Exercise aim =>
Return the lines exactly as they stand, from the first of the material through the line containing "depth=0.000003, metallic=1.0, dusty=0.0)".

Exercise inputs =>
(begin)
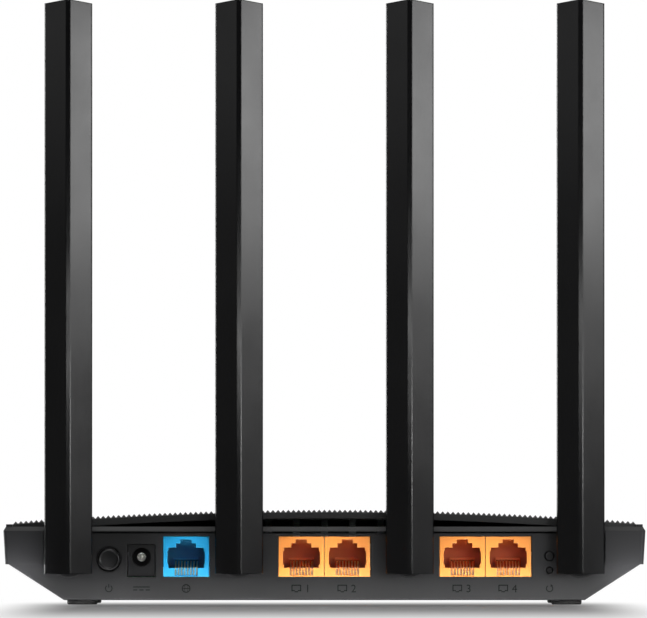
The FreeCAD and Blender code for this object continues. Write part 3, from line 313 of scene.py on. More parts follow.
GOLD = finish("contact_gold", (0.95, 0.80, 0.56), 0.40, grains=5000, depth=0.000002, metallic=1.0, dusty=0.0,
              edge=0.00008)
NICKEL = finish("nickel", (0.78, 0.77, 0.74), 0.20, grains=4000, depth=0.000002, metallic=1.0, dusty=0.0,
                edge=0.0001)
ZINC = finish("zinc_plate", (0.62, 0.62, 0.64), 0.32, grains=4200, depth=0.000004, metallic=1.0, dusty=0.05,
              edge=0.0001)
TIN = finish("tin_plate", (0.70, 0.70, 0.69), 0.36, grains=900, depth=0.000006, metallic=1.0, dusty=0.05)
ALUMINIUM = finish("aluminium", (0.78, 0.79, 0.80), 0.34, grains=1500, depth=0.000006, metallic=1.0)
COPPER = finish("copper", (0.86, 0.46, 0.30), 0.30, grains=3000, depth=0.000003, metallic=1.0, dusty=0.0)
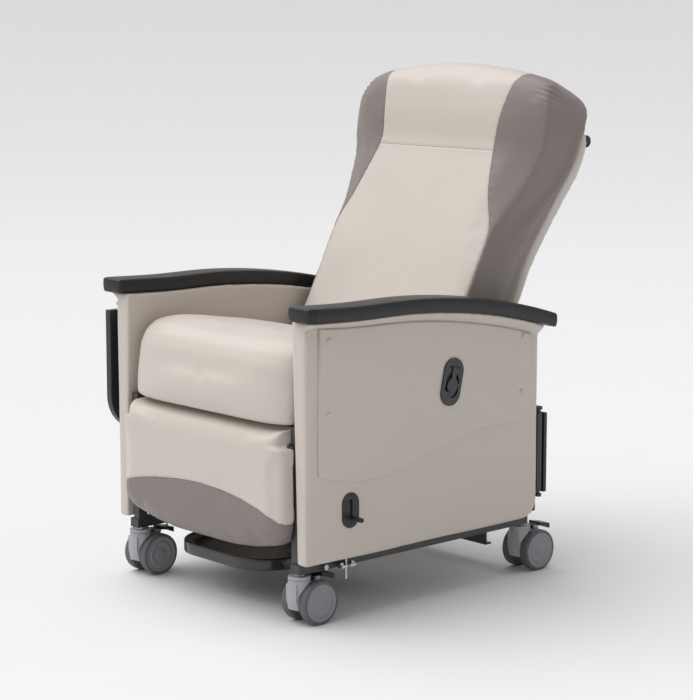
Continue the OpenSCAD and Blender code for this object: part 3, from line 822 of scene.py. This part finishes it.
# Hardware
# CAD pieces that get softened edges: piece, node, edge width, finish, body, slot
SOFTENED = (
    ("side_tray_board", "side_tray", 2.5, "tray_black", "side_tray", "tray_black"),
    ("hinge_cover_skin_left", "hinge_cover_left", 3.0, "plastic_black", "base", "black_plastic"),
    ("hinge_cover_skin_right", "hinge_cover_right", 3.0, "plastic_black", "base", "black_plastic"),
    ("latch_bezel_left", "latch_plate_left", 0.9, "plastic_black", "arm_left", "black_plastic"),
    ("latch_bezel_right", "latch_plate_right", 0.9, "plastic_black", "arm_right", "black_plastic"),
    ("handle_bezel", "recline_bezel", 1.0, "plastic_gloss", "arm_left", "black_plastic"),
    ("handle_paddle", "recline_paddle", 1.0, "plastic_gloss", "recline_handle", "black_plastic"),
    *[("caster_body_skin_%d" % n, "caster_body_%d" % n, 1.2, "caster_grey", "caster_%d" % n, "caster_grey")
      for n in range(1, 5)],
    ("side_rail_left", "side_frame_left", 1.2, "frame_paint", "base", "frame_paint"),
    ("side_rail_right", "side_frame_right", 1.2, "frame_paint", "base", "frame_paint"),
)
# Finish of each material slot of the CAD pieces that stay
NODE_FINISH = {"frame_paint": "frame_paint", "steel": "steel", "black_plastic": "plastic_black",
               "armrest_urethane": "urethane", "vinyl_light": "vinyl_light", "vinyl_taupe": "vinyl_taupe",
               "plywood": "plywood", "caster_grey": "caster_grey", "wheel_grey": "wheel_grey",
               "tray_black": "tray_black"}


# Section of the foot tray's rim: inset, height
TRAY_RIM = ((9, 90), (3, 87.6), (0.6, 88.6), (0, 91), (0, 112.5), (0.7, 115), (2.4, 116), (5, 115.6),
            (7, 112.6), (11, 112))


def build_foot_tray():
    corner = [(78 + 96 * math.cos(t), -262 - 104 * math.sin(t)) for t in np.radians(np.arange(0, 91, 6))]
    half = [(174, 20), (174, -120), *corner]
    outline = np.array(half + [(-x, y) for x, y in half[::-1]])
    middle = np.array([0, -170])
    rings = []
    for inset, z in TRAY_RIM:
        scale = 1 - inset / np.array([174, 190])
        rings.append([(x, y, z) for x, y in middle + (outline - middle) * scale])
    parts = [loft("tray_dish", rings[::-1], "tray_gloss")]
    for side in (1, -1):
        low = sorted((side * 158, side * 161))
        lip = sorted((side * 150, side * 161))
        parts.append(block("tray_hanger", [(-60, 111), (0, 111), (0, 136), (-60, 136)], *low, "yzx"))
        parts.append(block("tray_runner", [(-60, 133.5), (0, 133.5), (0, 136), (-60, 136)], *lip, "yzx"))
    for part in parts[1:]:
        paint(part, ["tray_gloss"], np.zeros(len(part.data.polygons)))
    place(join("foot_tray_dish", parts), "foot_tray", "tray_black", "foot_tray")


# Dark floor of the latch's slot, and the grip on its lever
def build_latch(side, label):
    y, slot_z, lever_z = -248, 252.5, 235
    corners = ((-4.4, -23), (4.4, -23), (4.4, 23), (-4.4, 23))
    recess = [[(side * x, y + dy, slot_z + dz) for dy, dz in corners] for x in (343.2, 344.7)]
    place(loft("latch_recess_" + label, recess, "plastic_black"), "arm_" + label, "black_plastic")
    grip = [(352, 4.0), (352.2, 5.2), (354, 5.6), (383, 5.6), (384.4, 5.0), (384.8, 3.0), (384.8, 0.2)]
    sleeve = turned("latch_grip_" + label, [(side * x, r) for x, r in grip], y, lever_z, "plastic_black", 32)
    place(sleeve, "latch_" + label, "black_plastic")


# Places of the casters, and the profiles of a wheel: distance from the caster's middle, radius
STEM_X, STEM_Y, CASTER_TRAIL, WHEEL_R = 294, 355.5, 31, 50
TREAD = ((18.9, 30), (18.9, 47), (20.4, 49.4), (23, 50), (37, 50), (39.6, 49.4), (41, 47),
         (41, 43.5), (39.6, 43))
DISC = ((39.4, 43.6), (40.9, 42.6), (41, 36.5), (40.2, 35.8), (40.2, 33.4), (41, 32.6), (41, 25),
        (40, 23.4), (39.6, 14), (40.6, 12.6), (41, 9), (41, 0.3))


def build_wheels(n):
    stem = STEM_X if n % 2 else -STEM_X
    y = (-STEM_Y if n < 3 else STEM_Y) + CASTER_TRAIL
    parts = []
    for side in (1, -1):
        for label, profile, material in (("tread", TREAD, "wheel_tread"), ("disc", DISC, "wheel_grey")):
            parts.append(turned(label, [(stem + side * x, r) for x, r in profile], y, WHEEL_R, material))
    obj = join("wheels_%d_pair" % n, parts)
    obj.data.polygons.foreach_set("use_smooth", [True] * len(obj.data.polygons))
    modify(obj, "EDGE_SPLIT", split_angle=math.radians(50))
    place(obj, "wheels_%d" % n, "wheel_grey", "twin_wheels_%d" % n)


# Finishes: name, two colours that are mixed, roughness, and what else the finish needs
FINISHES = (
    ("vinyl_light", (0.63, 0.57, 0.52), (0.60, 0.54, 0.485), 0.44,
     {"grain": 900, "cells": True, "bump": 0.10, "sheen": 0.08}),
    ("vinyl_taupe", (0.235, 0.199, 0.186), (0.215, 0.181, 0.169), 0.44,
     {"grain": 900, "cells": True, "bump": 0.10, "sheen": 0.1}),
    ("urethane", (0.008, 0.0075, 0.008), (0.011, 0.0105, 0.011), 0.44, {"grain": 1400, "bump": 0.08}),
    ("frame_paint", (0.045, 0.044, 0.046), (0.055, 0.053, 0.055), 0.42, {"grain": 420, "bump": 0.10}),
    ("plastic_black", (0.014, 0.014, 0.015), (0.02, 0.02, 0.021), 0.42, {"grain": 1600, "bump": 0.12}),
    ("plastic_gloss", (0.010, 0.010, 0.011), (0.014, 0.014, 0.015), 0.24,
     {"grain": 300, "bump": 0.03, "coat": 0.3}),
    ("tray_black", (0.016, 0.016, 0.018), (0.022, 0.022, 0.024), 0.36, {"grain": 1200, "bump": 0.10}),
    ("tray_gloss", (0.016, 0.017, 0.019), (0.022, 0.023, 0.025), 0.18,
     {"grain": 500, "bump": 0.03, "coat": 0.4}),
    ("steel", (0.56, 0.56, 0.57), (0.46, 0.46, 0.47), 0.3,
     {"metal": 1.0, "grain": 260, "bump": 0.05, "streak": (1, 6, 6)}),
    ("caster_grey", (0.40, 0.41, 0.43), (0.36, 0.37, 0.39), 0.45, {"grain": 1300, "bump": 0.08}),
    ("wheel_grey", (0.27, 0.28, 0.30), (0.24, 0.25, 0.27), 0.42, {"grain": 1200, "bump": 0.06}),
    ("wheel_tread", (0.12, 0.125, 0.135), (0.10, 0.105, 0.115), 0.6, {"grain": 700, "bump": 0.12}),
    ("plywood", (0.50, 0.33, 0.17), (0.36, 0.22, 0.10), 0.6,
     {"grain": 300, "bump": 0.1, "streak": (1, 8, 8), "wood": True}),
    # Stitches along the seams; their dark colour is painted shade, standing in for the shade in the seam's
    # crease
    ("thread_dark", (0.17, 0.15, 0.14), (0.13, 0.115, 0.105), 0.6, {"grain": 2200, "bump": 0.2}),
)


# Settings and operators
class RECLINER_PG_settings(bpy.types.PropertyGroup):
    stitch_spacing: bpy.props.FloatProperty(name="Stitch spacing", description="Distance between stitches",
                                            default=0.0042, subtype="DISTANCE", unit="LENGTH")
    key_level: bpy.props.FloatProperty(name="Key light", description="Strength of the large soft light",
                                       default=2.4, subtype="FACTOR")
    box_power: bpy.props.FloatProperty(name="Light boxes", description="Power of each small soft box",
                                       default=14.0, subtype="POWER", unit="POWER")
    fill_level: bpy.props.FloatProperty(name="Fill level", description="Strength of the even light all around",
                                        default=0.42, subtype="FACTOR")


class RECLINER_OT_finishes(bpy.types.Operator):
    """Make the vinyl, urethane, paint, plastic and wheel finishes"""
    bl_idname = "recliner.finishes"
    bl_label = "Finishes"

    def execute(self, context):
        for name, base, alt, rough, more in FINISHES:
            finish(name, base, alt, rough, **more)
        slots = {s["node"]: s["material_slot"] for s in frame["record"]["subparts"]}
        for name, obj in frame["nodes"].items():
            for slot in obj.material_slots:
                slot.material = MATERIALS[NODE_FINISH[slots[name]]]
        return {"FINISHED"}


class RECLINER_OT_seat(bpy.types.Operator):
    """Build the seat pad and the leg rest pad with its two-tone seam"""
    bl_idname = "recliner.seat"
    bl_label = "Seat and leg rest"

    def execute(self, context):
        build_seat()
        line = build_legrest()
        # Stitches longer than their spacing join into a thin dark line along the seam, painted shade of its
        # crease
        item = stitch_item(4.6, 0.55)
        spacing = context.scene.recliner.stitch_spacing
        place(repeat("legrest_seam", [line], item, "thread_dark", spacing), "legrest", "vinyl_taupe")
        drop(item)
        return {"FINISHED"}


class RECLINER_OT_back(bpy.types.Operator):
    """Build the back pad with its wings, its seams and the rear shell"""
    bl_idname = "recliner.back"
    bl_label = "Back"

    def execute(self, context):
        lines = build_back()
        build_back_shell()
        # Stitches longer than their spacing join into thin dark lines along the seams, painted shade of their
        # creases
        item = stitch_item(4.6, 0.55)
        spacing = context.scene.recliner.stitch_spacing
        place(repeat("back_seams", lines, item, "thread_dark", spacing), "back", "vinyl_taupe")
        drop(item)
        return {"FINISHED"}


class RECLINER_OT_arms(bpy.types.Operator):
    """Build both upholstered arms, their side covers, armrests and cover caps"""
    bl_idname = "recliner.arms"
    bl_label = "Arms"

    def execute(self, context):
        spots = [(-315, 639), (304, 589), (299, 455), (-318, 475)]
        for side, label in ((1, "left"), (-1, "right")):
            build_arm_panel(side)
            build_side_cover(side)
            build_armrest(side)
            item = cap_item(7.5, 4.6, 0.1)
            points = [(side * 349.2, y, z) for y, z in spots]
            facing = (float(side), 0.0, 0.0)
            caps = repeat("cover_caps_" + label, [points], item, "vinyl_light", facing=facing)
            place(caps, "arm_" + label, "vinyl_light", "cover_screws_" + label)
            drop(item)
        return {"FINISHED"}


class RECLINER_OT_hardware(bpy.types.Operator):
    """Build the frame, trays, handles, covers and casters"""
    bl_idname = "recliner.hardware"
    bl_label = "Frame, trays, handles and casters"

    def execute(self, context):
        for name, node, width, material, body, slot in SOFTENED:
            place(softened(name, node, width, material), body, slot, node)
        for side, label in ((1, "left"), (-1, "right")):
            build_latch(side, label)
        rim = [(349.45, 0.2), (349.45, 21), (349.85, 21), (349.85, 0.2)]
        well = turned("handle_well", rim, 62, 507, "plastic_black", 40)
        place(well, "arm_left", "black_plastic")
        build_foot_tray()
        for n in range(1, 5):
            build_wheels(n)
        return {"FINISHED"}


class RECLINER_OT_stage(bpy.types.Operator):
    """Set up the pale floor, the soft lights, the surroundings and the camera"""
    bl_idname = "recliner.stage"
    bl_label = "Stage"

    def execute(self, context):
        scene = context.scene
        settings = scene.recliner
        lens = bpy.data.cameras.new("camera")
        camera = link("camera", lens)
        lens.lens = 111.132
        lens.sensor_width = 36
        lens.clip_end = 200
        camera.location = world([(3827.5, -3403.4, 1363.5)])[0]
        camera.rotation_euler = (math.radians(90 - 9.0655), 0, math.radians(47.928))
        scene.camera = camera
        # The floor sweeps up into a backdrop far behind the chair
        away, along = np.array([-0.742, 0.670]), np.array([0.670, 0.742])
        sweep = [(-16, 0), (-8, 0), (0, 0), (4.5, 0), (9, 0)]
        sweep += [(9 + 9 * math.sin(t), 9 - 9 * math.cos(t)) for t in np.radians(np.arange(6, 79, 6))]
        sweep += [(18.5, 16)]
        rings = [[(*(away * d + along * w) * 1000, h * 1000) for d, h in sweep] for w in (-30, 30)]
        k = len(sweep)
        floor = make("floor", rings[0] + rings[1], [(i, i + 1, k + i + 1, k + i) for i in range(k - 1)])
        finish("floor_paper", (0.80, 0.80, 0.80), (0.79, 0.79, 0.79), 0.8, grain=40, bump=0.02)
        floor.data.materials.append(MATERIALS["floor_paper"])
        sun = bpy.data.lights.new("key_light", "SUN")
        sun.energy = settings.key_level
        sun.angle = math.radians(70)
        key = link("key_light", sun)
        key.rotation_euler = Vector((0.38, 0.24, -0.89)).to_track_quat("-Z", "Y").to_euler()
        for name, spot, aim, size, power in (
                ("front_box", (600, -4300, 2600), (0, 0, 600), 1.6, settings.box_power),
                ("rear_box", (1500, 3200, 3000), (0, 300, 800), 1.6, settings.box_power * 0.5)):
            data = bpy.data.lights.new(name, "AREA")
            data.shape = "SQUARE"
            data.size = size
            data.energy = power
            lamp = link(name, data)
            lamp.location = world([spot])[0]
            to = Vector(world([aim])[0]) - lamp.location
            lamp.rotation_euler = to.to_track_quat("-Z", "Y").to_euler()
        surroundings = bpy.data.worlds.new("surroundings")
        surroundings.use_nodes = True
        back = surroundings.node_tree.nodes["Background"]
        back.inputs["Color"].default_value = (1.0, 1.0, 1.0, 1)
        back.inputs["Strength"].default_value = settings.fill_level
        scene.world = surroundings
        scene.view_settings.view_transform = "Standard"
        return {"FINISHED"}


class RECLINER_PT_panel(bpy.types.Panel):
    bl_idname = "RECLINER_PT_panel"
    bl_label = "Recliner"
    bl_space_type = "VIEW_3D"
    bl_region_type = "UI"
    bl_category = "Recliner"

    def draw(self, context):
        for item in OPERATORS:
            self.layout.operator(item.bl_idname)
        for name in ("stitch_spacing", "key_level", "box_power", "fill_level"):
            self.layout.prop(context.scene.recliner, name)


OPERATORS = (RECLINER_OT_finishes, RECLINER_OT_seat, RECLINER_OT_back, RECLINER_OT_arms, RECLINER_OT_hardware,
             RECLINER_OT_stage)
CLASSES = (RECLINER_PG_settings, *OPERATORS, RECLINER_PT_panel)


def register():
    for item in CLASSES:
        bpy.utils.register_class(item)
    bpy.types.Scene.recliner = bpy.props.PointerProperty(type=RECLINER_PG_settings)


def unregister():
    del bpy.types.Scene.recliner
    for item in reversed(CLASSES):
        bpy.utils.unregister_class(item)


def main():
    register()
    for item in OPERATORS:
        group, name = item.bl_idname.split(".")
        getattr(getattr(bpy.ops, group), name)()


if __name__ == "__main__":
    main()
(end)
Right answer =>
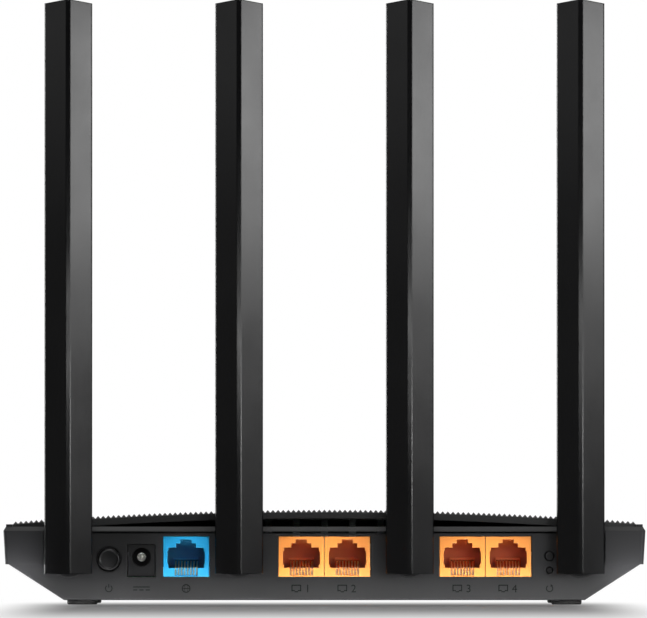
The FreeCAD and Blender code for this object continues. Write part 3, from line 313 of scene.py on. More parts follow.
GOLD = finish("contact_gold", (0.95, 0.80, 0.56), 0.40, grains=5000, depth=0.000002, metallic=1.0, dusty=0.0,
              edge=0.00008)
NICKEL = finish("nickel", (0.78, 0.77, 0.74), 0.20, grains=4000, depth=0.000002, metallic=1.0, dusty=0.0,
                edge=0.0001)
ZINC = finish("zinc_plate", (0.62, 0.62, 0.64), 0.32, grains=4200, depth=0.000004, metallic=1.0, dusty=0.05,
              edge=0.0001)
TIN = finish("tin_plate", (0.70, 0.70, 0.69), 0.36, grains=900, depth=0.000006, metallic=1.0, dusty=0.05)
ALUMINIUM = finish("aluminium", (0.78, 0.79, 0.80), 0.34, grains=1500, depth=0.000006, metallic=1.0)
COPPER = finish("copper", (0.86, 0.46, 0.30), 0.30, grains=3000, depth=0.000003, metallic=1.0, dusty=0.0)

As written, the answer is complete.